Habit near Lake King

Acacia hadrophylla is a species of flowering plant in the family Fabaceae and is endemic to the south-west of Western Australia. It is a shrub with curved, oblong phyllodes, spherical heads of golden yellow flowers and linear, crusty pods, more or less constricted between the seeds.

==Description==
Acacia hadrophylla is a domed to inverted conical, dense to moderately open shrub that typically grows to a height of 30–50 cm, and has branchlets covered with tiny black hairs. Its phyllodes are oblong to elliptic, 7–25 mm long, 2.5–5.5 mm wide and rigid with a small point on the end and five to seven prominent, yellowish veins.

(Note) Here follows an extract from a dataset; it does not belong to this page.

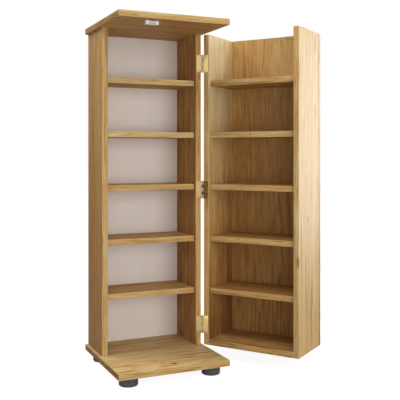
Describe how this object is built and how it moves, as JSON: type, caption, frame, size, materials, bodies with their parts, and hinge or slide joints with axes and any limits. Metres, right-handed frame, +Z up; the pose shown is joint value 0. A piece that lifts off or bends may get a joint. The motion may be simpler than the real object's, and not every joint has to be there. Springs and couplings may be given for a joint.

The flowers are borne in two spherical heads in axils, each head 3.0–3.5 mm in diameter with 14 to 25 golden yellow flowers. Flowering occurs from June to September and the pods are linear, crusty, more or less curved, 12–22 mm long and 2 mm wide. The seeds are oblong to elliptic, 2.5–3.0 mm long and brownish black with an aril on the end.

==Taxonomy==
Acacia hadrophylla was first formally described in 1995 by Richard Sumner Cowan and Bruce Maslin in the journal Nuytsia from specimens collected by Maslin between the Bremer Range and the Lake King-Kumarl road in 1983. The specific epithet (hadrophylla) means 'thick, bulky or stout leaves', referring to the thick phyllodes of this species.

==Distribution and habitat==
This species of wattle occurs in scattered locations from Mount Holland (about 85 km north-east of Hyden and Lake King, and east to Kumarl and Scaddan (between Norseman and Esperance), in the Avon Wheatbelt, Coolgardie and Mallee bioregions, where it grows on undulating plains in sandy, loamy and clay loam soils.

==Conservation status==
Acacia gregorii is listed as "not threatened" by the Government of Western Australia Department of Biodiversity, Conservation and Attractions.